The as-set class defines a set of ASNs, specified either directly by listing them in the members attribute, or indirectly by referring to another as-sets or using mbrs-by-ref facility. More importantly, "in a context that expects a route set (e.g. members attribute of the route-set class), [...] an as-set AS- X defines the set of routes that are originated by the ASes in AS-X."

In this respect the as-set class is used to collect a set of route prefixes, which may be restricted to a specific address family.

The existing as-set class does not need any modifications. The evaluation of the class must be flagged to get prefixes belonging to a particular address family, however.

3.3 route-set

This class is used in <filter> expressions to specify a set of route prefixes.

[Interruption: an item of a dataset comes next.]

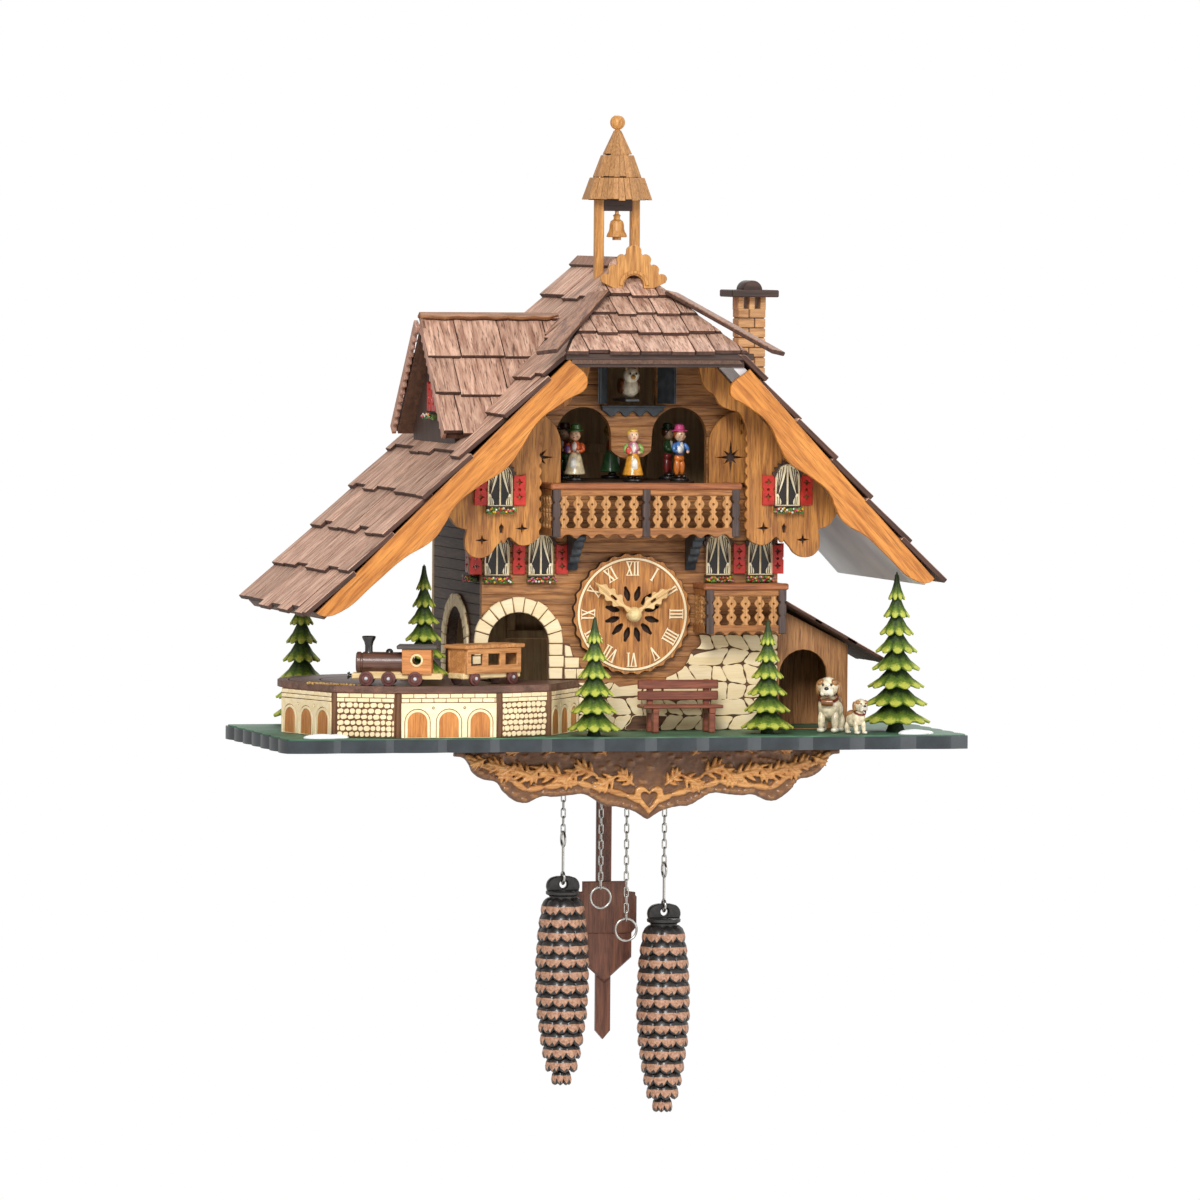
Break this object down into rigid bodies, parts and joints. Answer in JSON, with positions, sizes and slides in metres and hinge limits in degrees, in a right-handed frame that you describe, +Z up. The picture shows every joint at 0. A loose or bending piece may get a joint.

A new attribute mmember is defined with the following syntax:

mmember: minet-rtr-name or
mrtr-set-name
afi <afi> <address>



3.4 filter-set

The mfilter attribute defines the set's policy filter. A policy filter is a logical expression which when applied to a set of routes returns a subset of these routes.

mfilter: <filter> mandatory, single-valued

<filter> is defined as in RFC2622 but the dictionary is modified so that

filter_prefix_list_prefix:

accetps

afi <afi> <address>

rather than

TKN_PRFXV4

*** Author's note: this needs to be rewritten but the intention here is to express the general idea. after RIPE 42 details will be ironed out ****


3.5 peering-set

An mpeering attribute is introduced in this class.

mpeering: <aut-num> afi <afi> <address> at afi <afi> <address>

both values of the afi elements must be the same.

peering-set: prng-ebgp-peers
mpeering: AS2 afi ipv6 3FFE:FFFF::1 at afi ipv6 3FFE:FFFF::2


TBD: Tunnels may go here as well.

3.6 inet-rtr Class


mifaddr: afi <afi> <address> masklen <integer> [action <action>]

mpeer: <protocol> afi <afi> <address> <options>
| <protocol> <inet-rtr-name> <options>
| <protocol> <rtr-set-name> <options>
| <protocol> <peering-set-name> <options>



TBD. Tunnels should be considered here.